→ **Exercise directions**
Output the lines below exactly, please, from the first line until the line with "[[0, -leg_y, -stand_leg", counting both.

→ **Source data**
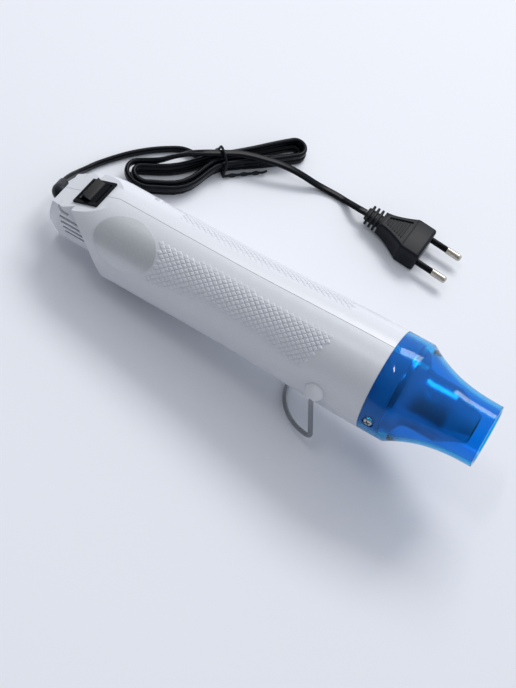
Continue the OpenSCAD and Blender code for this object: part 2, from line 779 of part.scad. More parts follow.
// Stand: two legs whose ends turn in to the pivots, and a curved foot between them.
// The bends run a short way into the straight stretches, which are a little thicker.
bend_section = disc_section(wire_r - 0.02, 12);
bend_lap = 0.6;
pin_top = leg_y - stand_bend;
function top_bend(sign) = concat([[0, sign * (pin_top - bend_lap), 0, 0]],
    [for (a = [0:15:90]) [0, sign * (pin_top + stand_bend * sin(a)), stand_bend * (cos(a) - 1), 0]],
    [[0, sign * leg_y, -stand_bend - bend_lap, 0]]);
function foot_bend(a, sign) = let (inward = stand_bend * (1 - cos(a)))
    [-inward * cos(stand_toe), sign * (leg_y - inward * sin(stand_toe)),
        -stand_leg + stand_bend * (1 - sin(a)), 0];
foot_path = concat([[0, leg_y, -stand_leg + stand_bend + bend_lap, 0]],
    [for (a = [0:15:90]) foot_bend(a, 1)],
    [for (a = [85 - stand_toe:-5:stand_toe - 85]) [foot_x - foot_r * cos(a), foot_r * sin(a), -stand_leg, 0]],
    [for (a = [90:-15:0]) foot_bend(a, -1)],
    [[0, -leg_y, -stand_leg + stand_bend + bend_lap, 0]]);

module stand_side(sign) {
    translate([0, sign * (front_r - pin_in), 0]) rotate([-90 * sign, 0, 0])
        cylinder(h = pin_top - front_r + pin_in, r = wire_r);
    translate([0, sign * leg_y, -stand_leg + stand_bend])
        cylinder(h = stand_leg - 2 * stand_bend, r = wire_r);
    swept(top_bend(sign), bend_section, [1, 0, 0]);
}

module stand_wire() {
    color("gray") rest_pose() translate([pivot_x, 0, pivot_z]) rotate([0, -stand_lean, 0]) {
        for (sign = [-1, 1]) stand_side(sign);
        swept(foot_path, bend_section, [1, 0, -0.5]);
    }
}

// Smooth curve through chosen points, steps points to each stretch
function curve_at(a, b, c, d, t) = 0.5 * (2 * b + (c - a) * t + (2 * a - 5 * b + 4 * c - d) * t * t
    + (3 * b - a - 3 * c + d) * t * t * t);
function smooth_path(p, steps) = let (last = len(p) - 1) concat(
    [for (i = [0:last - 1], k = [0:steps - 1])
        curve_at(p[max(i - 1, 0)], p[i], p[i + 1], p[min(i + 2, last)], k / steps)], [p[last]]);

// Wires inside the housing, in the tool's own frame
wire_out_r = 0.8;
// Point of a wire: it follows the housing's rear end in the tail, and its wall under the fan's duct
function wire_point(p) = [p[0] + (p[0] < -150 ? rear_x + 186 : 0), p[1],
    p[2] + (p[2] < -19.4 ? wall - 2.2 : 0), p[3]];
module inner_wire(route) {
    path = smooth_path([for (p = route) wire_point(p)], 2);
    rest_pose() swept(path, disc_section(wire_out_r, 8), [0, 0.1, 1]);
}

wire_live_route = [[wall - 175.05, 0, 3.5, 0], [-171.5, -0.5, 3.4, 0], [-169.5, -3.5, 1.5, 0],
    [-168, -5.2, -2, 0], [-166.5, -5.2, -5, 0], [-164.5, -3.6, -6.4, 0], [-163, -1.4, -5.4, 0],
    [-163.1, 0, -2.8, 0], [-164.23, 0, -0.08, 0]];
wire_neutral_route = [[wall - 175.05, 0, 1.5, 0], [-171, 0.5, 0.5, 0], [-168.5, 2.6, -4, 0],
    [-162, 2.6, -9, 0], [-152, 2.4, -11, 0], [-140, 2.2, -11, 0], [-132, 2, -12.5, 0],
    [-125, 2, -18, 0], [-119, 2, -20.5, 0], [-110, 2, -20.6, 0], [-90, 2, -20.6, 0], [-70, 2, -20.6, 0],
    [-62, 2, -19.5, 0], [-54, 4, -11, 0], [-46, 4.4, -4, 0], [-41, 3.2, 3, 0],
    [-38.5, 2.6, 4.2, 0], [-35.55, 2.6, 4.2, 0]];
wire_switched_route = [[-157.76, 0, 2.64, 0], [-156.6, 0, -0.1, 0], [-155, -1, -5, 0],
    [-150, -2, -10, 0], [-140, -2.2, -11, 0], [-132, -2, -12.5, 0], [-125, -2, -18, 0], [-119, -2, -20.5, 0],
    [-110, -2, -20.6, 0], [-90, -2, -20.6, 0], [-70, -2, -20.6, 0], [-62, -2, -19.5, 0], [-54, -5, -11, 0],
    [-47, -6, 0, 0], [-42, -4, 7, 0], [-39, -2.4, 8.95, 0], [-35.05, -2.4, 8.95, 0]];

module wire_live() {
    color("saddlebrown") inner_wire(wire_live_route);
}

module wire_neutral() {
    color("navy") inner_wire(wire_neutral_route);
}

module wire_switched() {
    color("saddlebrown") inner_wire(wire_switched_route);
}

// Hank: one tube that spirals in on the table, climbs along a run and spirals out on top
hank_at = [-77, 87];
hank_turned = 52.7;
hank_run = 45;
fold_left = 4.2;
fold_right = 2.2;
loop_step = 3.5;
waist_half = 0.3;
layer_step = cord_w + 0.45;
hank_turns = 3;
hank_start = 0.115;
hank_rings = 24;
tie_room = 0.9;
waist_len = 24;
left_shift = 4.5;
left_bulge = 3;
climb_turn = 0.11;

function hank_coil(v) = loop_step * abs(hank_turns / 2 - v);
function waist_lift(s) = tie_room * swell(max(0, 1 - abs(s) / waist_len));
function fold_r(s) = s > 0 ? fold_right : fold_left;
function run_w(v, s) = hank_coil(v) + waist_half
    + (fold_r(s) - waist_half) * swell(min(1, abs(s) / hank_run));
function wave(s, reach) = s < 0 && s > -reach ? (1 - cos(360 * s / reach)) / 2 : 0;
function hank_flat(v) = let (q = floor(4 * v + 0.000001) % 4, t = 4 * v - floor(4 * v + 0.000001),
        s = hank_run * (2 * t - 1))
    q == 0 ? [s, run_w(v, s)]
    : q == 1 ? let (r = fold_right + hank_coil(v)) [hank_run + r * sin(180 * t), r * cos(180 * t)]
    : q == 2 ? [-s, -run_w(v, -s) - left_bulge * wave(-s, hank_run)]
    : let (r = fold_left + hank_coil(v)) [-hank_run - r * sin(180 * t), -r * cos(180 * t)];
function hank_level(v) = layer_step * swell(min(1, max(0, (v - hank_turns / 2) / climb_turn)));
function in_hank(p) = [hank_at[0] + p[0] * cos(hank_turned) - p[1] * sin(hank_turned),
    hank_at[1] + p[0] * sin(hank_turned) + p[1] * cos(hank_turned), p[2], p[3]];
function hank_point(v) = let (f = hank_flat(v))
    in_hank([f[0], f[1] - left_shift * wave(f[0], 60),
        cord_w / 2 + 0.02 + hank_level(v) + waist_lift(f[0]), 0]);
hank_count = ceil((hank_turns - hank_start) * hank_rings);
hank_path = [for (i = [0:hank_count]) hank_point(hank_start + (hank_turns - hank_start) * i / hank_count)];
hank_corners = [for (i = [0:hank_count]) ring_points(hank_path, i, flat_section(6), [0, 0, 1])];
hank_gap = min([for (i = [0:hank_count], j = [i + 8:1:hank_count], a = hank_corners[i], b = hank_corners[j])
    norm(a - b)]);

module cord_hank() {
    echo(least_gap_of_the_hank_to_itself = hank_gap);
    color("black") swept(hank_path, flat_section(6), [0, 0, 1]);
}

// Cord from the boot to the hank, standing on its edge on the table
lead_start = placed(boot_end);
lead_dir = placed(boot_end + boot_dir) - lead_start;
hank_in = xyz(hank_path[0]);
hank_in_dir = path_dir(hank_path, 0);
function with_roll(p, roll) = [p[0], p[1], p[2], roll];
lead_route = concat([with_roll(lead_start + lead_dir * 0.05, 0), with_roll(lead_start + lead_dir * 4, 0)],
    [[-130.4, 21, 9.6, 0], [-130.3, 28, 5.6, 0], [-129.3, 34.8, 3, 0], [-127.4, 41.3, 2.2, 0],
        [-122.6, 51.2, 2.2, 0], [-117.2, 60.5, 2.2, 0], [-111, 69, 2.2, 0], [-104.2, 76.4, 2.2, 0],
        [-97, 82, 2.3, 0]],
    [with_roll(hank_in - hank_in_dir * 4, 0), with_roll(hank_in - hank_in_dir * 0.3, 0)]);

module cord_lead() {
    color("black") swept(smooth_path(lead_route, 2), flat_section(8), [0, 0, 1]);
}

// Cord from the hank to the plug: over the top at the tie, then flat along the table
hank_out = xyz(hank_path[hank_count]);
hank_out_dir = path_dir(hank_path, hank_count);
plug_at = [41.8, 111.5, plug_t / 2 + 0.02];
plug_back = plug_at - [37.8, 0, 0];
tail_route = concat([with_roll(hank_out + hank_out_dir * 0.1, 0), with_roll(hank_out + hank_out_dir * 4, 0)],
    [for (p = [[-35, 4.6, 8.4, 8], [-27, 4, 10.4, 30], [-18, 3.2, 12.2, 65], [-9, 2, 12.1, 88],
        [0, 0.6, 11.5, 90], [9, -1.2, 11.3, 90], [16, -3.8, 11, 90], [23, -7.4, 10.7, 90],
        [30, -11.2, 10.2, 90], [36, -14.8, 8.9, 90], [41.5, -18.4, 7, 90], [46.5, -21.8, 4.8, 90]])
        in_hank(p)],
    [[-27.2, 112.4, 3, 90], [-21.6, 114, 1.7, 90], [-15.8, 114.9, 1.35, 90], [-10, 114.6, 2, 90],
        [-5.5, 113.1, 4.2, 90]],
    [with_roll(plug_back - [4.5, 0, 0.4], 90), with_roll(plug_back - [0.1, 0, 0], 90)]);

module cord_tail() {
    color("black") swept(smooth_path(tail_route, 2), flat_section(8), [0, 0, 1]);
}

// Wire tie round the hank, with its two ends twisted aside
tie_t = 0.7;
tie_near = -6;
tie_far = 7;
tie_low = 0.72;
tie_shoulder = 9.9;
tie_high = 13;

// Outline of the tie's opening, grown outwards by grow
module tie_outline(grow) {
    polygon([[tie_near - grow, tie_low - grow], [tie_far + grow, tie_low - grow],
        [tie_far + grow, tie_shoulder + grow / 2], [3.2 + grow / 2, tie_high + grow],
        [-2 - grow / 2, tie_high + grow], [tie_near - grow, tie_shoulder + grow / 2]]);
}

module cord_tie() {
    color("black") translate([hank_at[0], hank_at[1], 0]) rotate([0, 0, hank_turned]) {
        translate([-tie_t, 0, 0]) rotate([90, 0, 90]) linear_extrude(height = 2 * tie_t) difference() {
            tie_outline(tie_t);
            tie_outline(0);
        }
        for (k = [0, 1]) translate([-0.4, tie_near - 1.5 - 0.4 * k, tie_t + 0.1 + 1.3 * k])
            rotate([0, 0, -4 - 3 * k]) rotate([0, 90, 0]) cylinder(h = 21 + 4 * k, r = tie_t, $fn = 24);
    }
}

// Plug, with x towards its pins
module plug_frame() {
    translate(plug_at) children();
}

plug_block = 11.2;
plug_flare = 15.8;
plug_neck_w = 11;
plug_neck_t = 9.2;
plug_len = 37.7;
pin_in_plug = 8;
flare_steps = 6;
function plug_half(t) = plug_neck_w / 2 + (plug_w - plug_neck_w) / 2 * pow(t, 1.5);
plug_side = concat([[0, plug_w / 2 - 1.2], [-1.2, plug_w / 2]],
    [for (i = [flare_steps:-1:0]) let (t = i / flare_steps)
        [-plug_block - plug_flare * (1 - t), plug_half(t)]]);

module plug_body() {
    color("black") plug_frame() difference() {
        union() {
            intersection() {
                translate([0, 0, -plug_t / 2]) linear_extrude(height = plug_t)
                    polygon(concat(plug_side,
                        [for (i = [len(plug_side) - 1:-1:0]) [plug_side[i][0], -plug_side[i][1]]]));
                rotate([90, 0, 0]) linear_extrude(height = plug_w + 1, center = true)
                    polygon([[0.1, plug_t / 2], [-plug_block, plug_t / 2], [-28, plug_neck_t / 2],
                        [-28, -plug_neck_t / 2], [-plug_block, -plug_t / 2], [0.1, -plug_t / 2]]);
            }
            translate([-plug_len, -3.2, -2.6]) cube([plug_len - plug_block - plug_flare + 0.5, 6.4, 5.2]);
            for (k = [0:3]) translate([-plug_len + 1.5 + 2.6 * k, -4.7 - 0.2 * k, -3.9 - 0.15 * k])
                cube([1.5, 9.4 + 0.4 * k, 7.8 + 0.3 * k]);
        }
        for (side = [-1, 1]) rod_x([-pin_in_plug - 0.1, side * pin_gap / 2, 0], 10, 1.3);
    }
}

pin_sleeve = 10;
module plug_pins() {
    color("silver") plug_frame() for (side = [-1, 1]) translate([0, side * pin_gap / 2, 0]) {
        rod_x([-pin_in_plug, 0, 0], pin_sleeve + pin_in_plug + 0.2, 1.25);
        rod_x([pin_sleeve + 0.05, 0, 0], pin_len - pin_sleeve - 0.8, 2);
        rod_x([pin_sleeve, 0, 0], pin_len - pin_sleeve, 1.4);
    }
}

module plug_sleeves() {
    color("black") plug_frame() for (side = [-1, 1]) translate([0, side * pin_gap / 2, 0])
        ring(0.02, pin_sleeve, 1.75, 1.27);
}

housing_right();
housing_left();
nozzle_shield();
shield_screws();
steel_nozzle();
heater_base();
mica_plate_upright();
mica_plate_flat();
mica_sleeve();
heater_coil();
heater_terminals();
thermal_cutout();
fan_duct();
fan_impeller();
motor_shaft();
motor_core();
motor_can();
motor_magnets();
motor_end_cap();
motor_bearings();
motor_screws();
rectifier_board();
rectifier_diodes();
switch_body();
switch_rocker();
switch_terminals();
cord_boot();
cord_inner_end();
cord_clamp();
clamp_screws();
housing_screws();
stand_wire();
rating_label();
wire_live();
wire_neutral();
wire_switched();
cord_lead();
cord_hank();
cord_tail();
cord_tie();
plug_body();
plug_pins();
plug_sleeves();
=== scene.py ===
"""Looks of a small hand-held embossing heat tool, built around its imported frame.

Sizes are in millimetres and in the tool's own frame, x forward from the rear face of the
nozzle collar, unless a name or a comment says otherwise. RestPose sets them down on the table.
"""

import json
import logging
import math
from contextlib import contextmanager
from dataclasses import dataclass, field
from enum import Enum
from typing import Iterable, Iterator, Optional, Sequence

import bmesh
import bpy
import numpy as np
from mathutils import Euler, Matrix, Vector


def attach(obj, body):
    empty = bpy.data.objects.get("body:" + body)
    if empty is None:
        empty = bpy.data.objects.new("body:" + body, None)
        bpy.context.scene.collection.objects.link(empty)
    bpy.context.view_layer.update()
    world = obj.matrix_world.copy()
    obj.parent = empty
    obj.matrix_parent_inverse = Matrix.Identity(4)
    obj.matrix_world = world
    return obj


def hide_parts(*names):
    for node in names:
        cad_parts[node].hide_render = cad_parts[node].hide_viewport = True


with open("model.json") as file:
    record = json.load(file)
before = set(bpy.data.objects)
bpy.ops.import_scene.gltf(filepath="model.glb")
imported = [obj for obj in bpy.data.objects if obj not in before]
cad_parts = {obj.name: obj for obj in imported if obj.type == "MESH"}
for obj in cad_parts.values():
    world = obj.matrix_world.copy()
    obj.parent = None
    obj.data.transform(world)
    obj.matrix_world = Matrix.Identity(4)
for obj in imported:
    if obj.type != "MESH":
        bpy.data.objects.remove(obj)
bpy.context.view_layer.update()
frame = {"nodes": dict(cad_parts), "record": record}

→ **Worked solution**
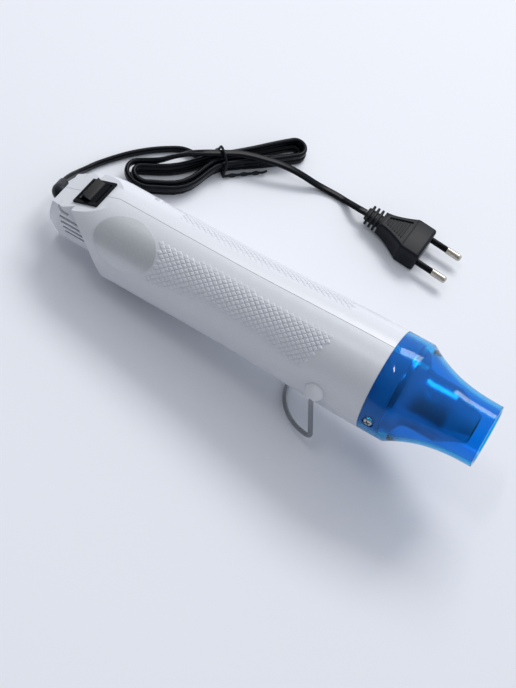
Continue the OpenSCAD and Blender code for this object: part 2, from line 779 of part.scad. More parts follow.
// Stand: two legs whose ends turn in to the pivots, and a curved foot between them.
// The bends run a short way into the straight stretches, which are a little thicker.
bend_section = disc_section(wire_r - 0.02, 12);
bend_lap = 0.6;
pin_top = leg_y - stand_bend;
function top_bend(sign) = concat([[0, sign * (pin_top - bend_lap), 0, 0]],
    [for (a = [0:15:90]) [0, sign * (pin_top + stand_bend * sin(a)), stand_bend * (cos(a) - 1), 0]],
    [[0, sign * leg_y, -stand_bend - bend_lap, 0]]);
function foot_bend(a, sign) = let (inward = stand_bend * (1 - cos(a)))
    [-inward * cos(stand_toe), sign * (leg_y - inward * sin(stand_toe)),
        -stand_leg + stand_bend * (1 - sin(a)), 0];
foot_path = concat([[0, leg_y, -stand_leg + stand_bend + bend_lap, 0]],
    [for (a = [0:15:90]) foot_bend(a, 1)],
    [for (a = [85 - stand_toe:-5:stand_toe - 85]) [foot_x - foot_r * cos(a), foot_r * sin(a), -stand_leg, 0]],
    [for (a = [90:-15:0]) foot_bend(a, -1)],
    [[0, -leg_y, -stand_leg + stand_bend + bend_lap, 0]]);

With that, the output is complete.